# Waterman cartridges at Staples - do they fit the JRs?



## thewishman (Dec 11, 2008)

Need a quick answer, please. Do they fit our pens?


----------



## sparhawk (Dec 11, 2008)

if it is the standard size cartridge it wont fit the baron. The end of the pen is too small for thr crtridge to fit in. The post end  not the nib end. Dont know about the others.


----------



## thewishman (Dec 11, 2008)

Thanks for the quick response, Spar.


----------



## its_virgil (Dec 11, 2008)

All of our fountainn pen kits use International Standard cartridges. Some kits can accept the long cartridges (and short ones also) and some can only accept the short ones.

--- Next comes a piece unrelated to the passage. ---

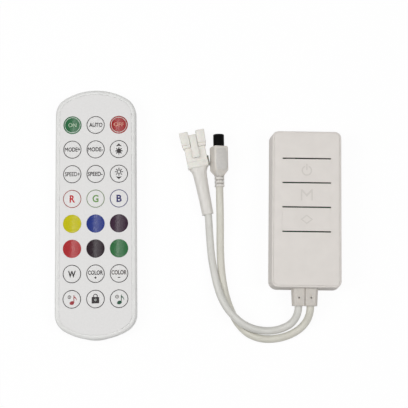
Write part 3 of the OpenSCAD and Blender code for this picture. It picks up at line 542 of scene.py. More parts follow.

Here is a good place to get info on cartridges: http://www.pendemonium.com/ink.htm

The Waterman cartridges should work if the pen in question will accept the longer cartridges, if those are the ones you are asking about.

Do a good turn daily!
Don






thewishman said:


> Need a quick answer, please. Do they fit our pens?


----------



## thewishman (Dec 11, 2008)

Thanks, Don!


----------



## thewishman (Dec 12, 2008)

The Waterman cartridges are just a bit shorter than the long converter included in the CSUSA kits. They fit the JRs very well.


----------